This article was first published on The Guardian's Comment is Free

While painted English faces are turned towards Germany, the politicians are cheering on the sale of the UK's assets.


Too much has been happening. Two books have to be prepared for publishers, the future of my Tübingen department after I retire has to be assured, and a political situation has developed where I will be fighting for a seat in the Scottish parliament, as a Scottish Nationalist in the Kirkcaldy constituency. The Westminster MP is my ci-devant ally, now opponent, Gordon Brown.

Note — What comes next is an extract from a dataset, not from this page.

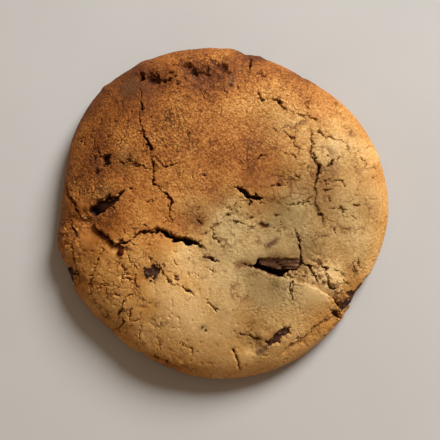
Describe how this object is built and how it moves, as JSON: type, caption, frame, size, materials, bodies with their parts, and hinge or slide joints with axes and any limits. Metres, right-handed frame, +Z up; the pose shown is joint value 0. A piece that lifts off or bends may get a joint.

So, to get back at Whitsun to Wales, even if only for a couple of days, was to gain reflective time. I could combine cultivating my garden (or at least stop the lawn becoming a hayfield) with checking footnotes in the National Library of Wales, surely the most efficient research library in western Europe, 10 minutes' walk up the hill.

Leaving for Scotland, I found, when I got to Aberystwyth station, that the new summer timetable was out: important information for the Cambrian coast's tourist trade and the thousands of students who use our branch line. The weekday schedules were OK, but at the weekends the trains apparently only got as far as Shrewsbury. Connections between Wales and England had simply disappeared, without explanation.

The trains of course would be there, but what a mess! Was this down to the incompetence of private rail and the ministry of transport: under yet another of Gordon's Scots munchkins? Almost certainly. But the mistake also seemed symbolic. Never have we been more conscious of the fissures opening up within the United Kingdom than in the last few weeks. Football bores me stiff, and the antics of the Tartan Army, the comic supporters of Scotland's comic football team, have never compensated. But the spectacle of beer-gutted, blowlamp-tanned George-crossed blokedom on every station platform or swirling around the streets in their ubiquitous, beflagged white vans, not to mention Suave Dave on his patriotic bike, seemed to be happening in a parallel universe.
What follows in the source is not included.